SHORT EXERCISE:
Transcribe all records exactly.

[Items from a data source]
= = = =

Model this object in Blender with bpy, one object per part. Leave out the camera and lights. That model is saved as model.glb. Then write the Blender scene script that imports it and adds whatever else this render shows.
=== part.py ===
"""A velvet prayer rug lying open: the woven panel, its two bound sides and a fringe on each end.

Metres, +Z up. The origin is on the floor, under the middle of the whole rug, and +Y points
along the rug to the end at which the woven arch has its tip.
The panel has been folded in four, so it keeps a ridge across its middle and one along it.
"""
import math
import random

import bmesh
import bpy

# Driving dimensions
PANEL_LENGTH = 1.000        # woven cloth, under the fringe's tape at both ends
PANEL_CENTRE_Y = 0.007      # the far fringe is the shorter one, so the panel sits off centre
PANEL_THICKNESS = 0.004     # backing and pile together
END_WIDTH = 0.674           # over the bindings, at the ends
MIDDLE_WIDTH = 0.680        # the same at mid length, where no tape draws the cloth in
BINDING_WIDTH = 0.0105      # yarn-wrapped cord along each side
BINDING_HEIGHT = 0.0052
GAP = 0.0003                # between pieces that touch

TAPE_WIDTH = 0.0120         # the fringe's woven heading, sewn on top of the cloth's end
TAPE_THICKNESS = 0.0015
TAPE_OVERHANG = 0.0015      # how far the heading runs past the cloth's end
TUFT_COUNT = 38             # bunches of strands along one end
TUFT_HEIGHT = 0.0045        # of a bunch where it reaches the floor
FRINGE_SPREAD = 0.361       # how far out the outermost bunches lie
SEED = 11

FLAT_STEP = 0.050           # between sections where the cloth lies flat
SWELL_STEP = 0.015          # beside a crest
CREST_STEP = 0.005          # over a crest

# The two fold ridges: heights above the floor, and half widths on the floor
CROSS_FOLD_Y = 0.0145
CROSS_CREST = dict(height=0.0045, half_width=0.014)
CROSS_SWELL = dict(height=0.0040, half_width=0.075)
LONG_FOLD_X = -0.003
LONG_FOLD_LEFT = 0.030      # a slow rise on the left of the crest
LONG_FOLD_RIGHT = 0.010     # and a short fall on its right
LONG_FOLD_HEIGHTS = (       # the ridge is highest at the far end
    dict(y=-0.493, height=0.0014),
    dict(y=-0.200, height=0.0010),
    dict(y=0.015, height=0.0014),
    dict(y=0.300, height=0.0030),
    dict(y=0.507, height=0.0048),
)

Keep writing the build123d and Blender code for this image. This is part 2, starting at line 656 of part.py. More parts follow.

= = = =

FINAL ANSWER:
Model this object in Blender with bpy, one object per part. Leave out the camera and lights. That model is saved as model.glb. Then write the Blender scene script that imports it and adds whatever else this render shows.
=== part.py ===
"""A velvet prayer rug lying open: the woven panel, its two bound sides and a fringe on each end.

Metres, +Z up. The origin is on the floor, under the middle of the whole rug, and +Y points
along the rug to the end at which the woven arch has its tip.
The panel has been folded in four, so it keeps a ridge across its middle and one along it.
"""
import math
import random

import bmesh
import bpy

# Driving dimensions
PANEL_LENGTH = 1.000        # woven cloth, under the fringe's tape at both ends
PANEL_CENTRE_Y = 0.007      # the far fringe is the shorter one, so the panel sits off centre
PANEL_THICKNESS = 0.004     # backing and pile together
END_WIDTH = 0.674           # over the bindings, at the ends
MIDDLE_WIDTH = 0.680        # the same at mid length, where no tape draws the cloth in
BINDING_WIDTH = 0.0105      # yarn-wrapped cord along each side
BINDING_HEIGHT = 0.0052
GAP = 0.0003                # between pieces that touch

TAPE_WIDTH = 0.0120         # the fringe's woven heading, sewn on top of the cloth's end
TAPE_THICKNESS = 0.0015
TAPE_OVERHANG = 0.0015      # how far the heading runs past the cloth's end
TUFT_COUNT = 38             # bunches of strands along one end
TUFT_HEIGHT = 0.0045        # of a bunch where it reaches the floor
FRINGE_SPREAD = 0.361       # how far out the outermost bunches lie
SEED = 11

FLAT_STEP = 0.050           # between sections where the cloth lies flat
SWELL_STEP = 0.015          # beside a crest
CREST_STEP = 0.005          # over a crest

# The two fold ridges: heights above the floor, and half widths on the floor
CROSS_FOLD_Y = 0.0145
CROSS_CREST = dict(height=0.0045, half_width=0.014)
CROSS_SWELL = dict(height=0.0040, half_width=0.075)
LONG_FOLD_X = -0.003
LONG_FOLD_LEFT = 0.030      # a slow rise on the left of the crest
LONG_FOLD_RIGHT = 0.010     # and a short fall on its right
LONG_FOLD_HEIGHTS = (       # the ridge is highest at the far end
    dict(y=-0.493, height=0.0014),
    dict(y=-0.200, height=0.0010),
    dict(y=0.015, height=0.0014),
    dict(y=0.300, height=0.0030),
    dict(y=0.507, height=0.0048),
)

Keep writing the build123d and Blender code for this image. This is part 2, starting at line 656 of part.py. More parts follow.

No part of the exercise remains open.